As a public service, if there is a snow-covered fire hydrant near your home, could you please clear away ice and snow from around fire plugs. Having served as a volunteer firefighter light years ago, I often found myself one of the first few arriving at an inferno. Those smoke eaters who hit the road with pumper follow a well-trained routine..they dropped a line at the nearest hydrant and then quickly attach hoses to the pumper so as to lay down a heavy deluge of water on the blaze to knock it down as quickly as possible so they can search for occupants.

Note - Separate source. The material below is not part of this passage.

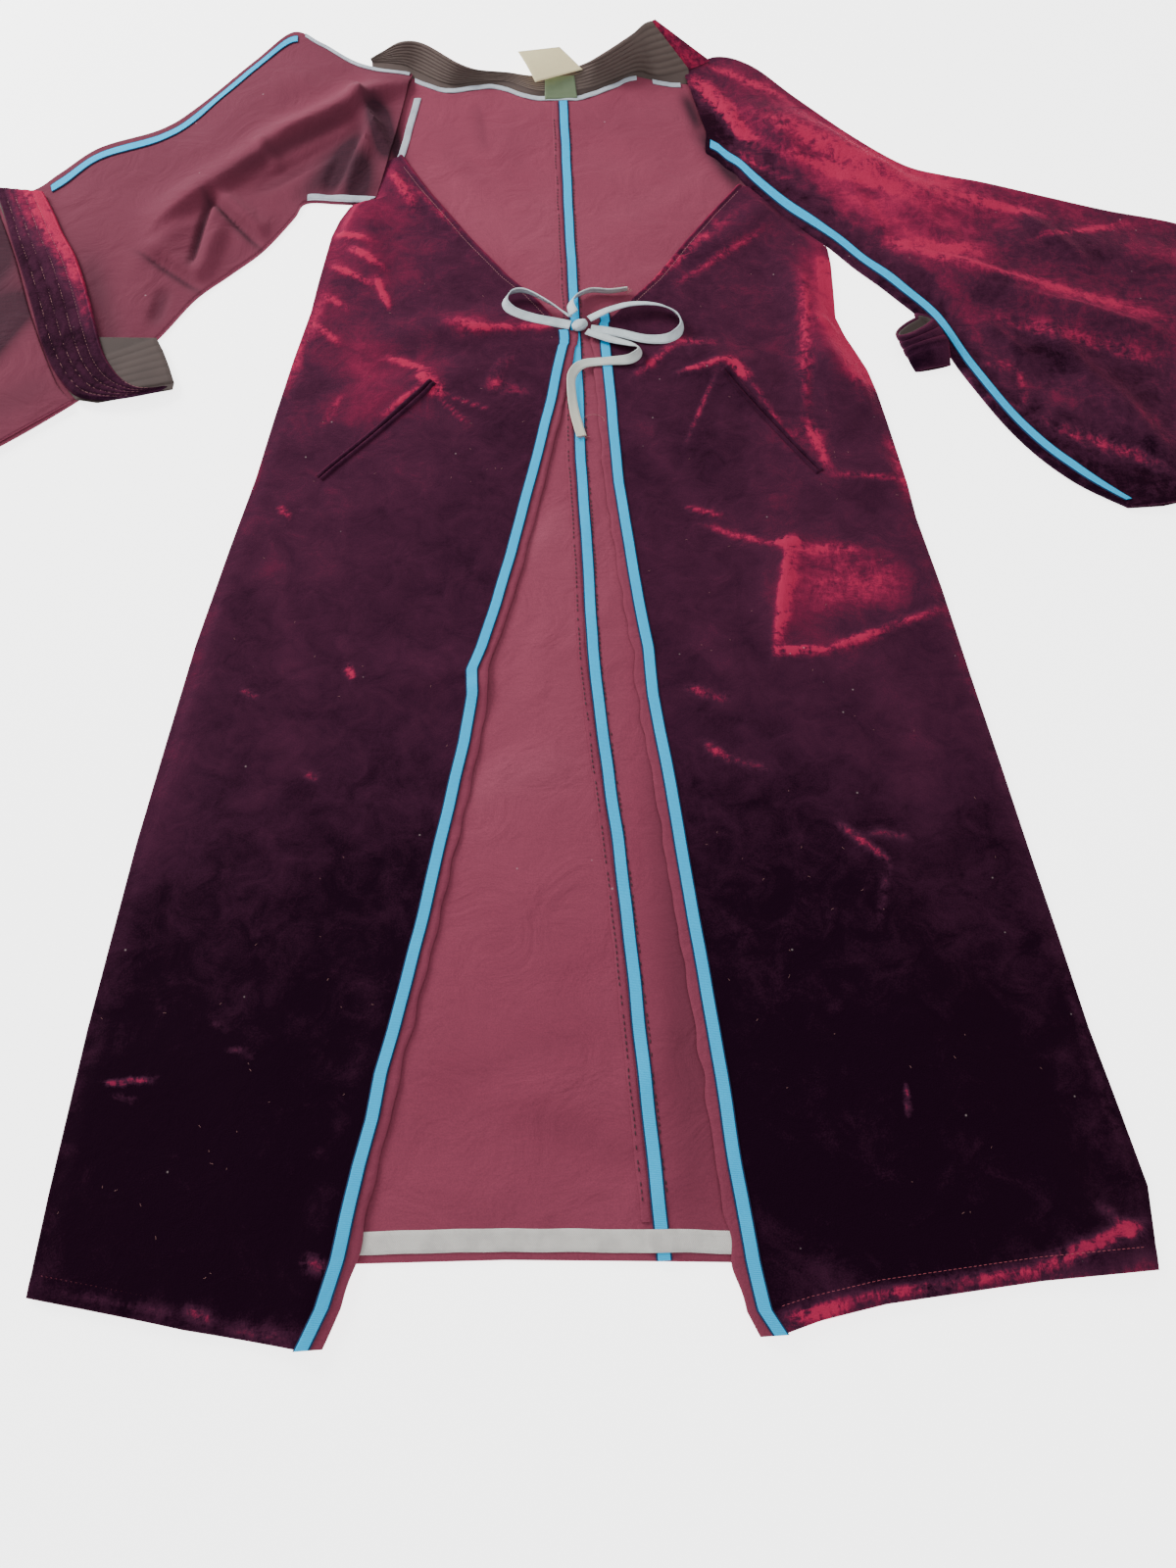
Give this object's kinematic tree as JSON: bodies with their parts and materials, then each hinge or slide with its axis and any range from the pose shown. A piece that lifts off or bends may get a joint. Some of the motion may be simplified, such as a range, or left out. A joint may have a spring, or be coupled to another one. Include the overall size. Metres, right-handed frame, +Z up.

It didn’t take long to use the 500 gallons of water in the pumper so it was essential to have a constant flow of water from the hydrant to the pumper. On more than one occasion around 3.am with temperatures well below -30F and the wind howling, one had to literally scoop with bare hands both ice and snow around an all but hidden hydrant.
I recall Capt. Ray Braddock of the Sally Ann coming around with a thermos filled with hot coffee, coffee I urged him to splash on my rubber boots to keep my toes from freezing. He later retreated to the Citadel across from the fire hall to fill up empty an thermos again and quickly return with more hot Java for both firemen and in one’s case, one’s ice-covered boots.
So please, when seconds count please clear away snow from your fire hydrants, in event of a terrible fire at your residence you will be glad you did.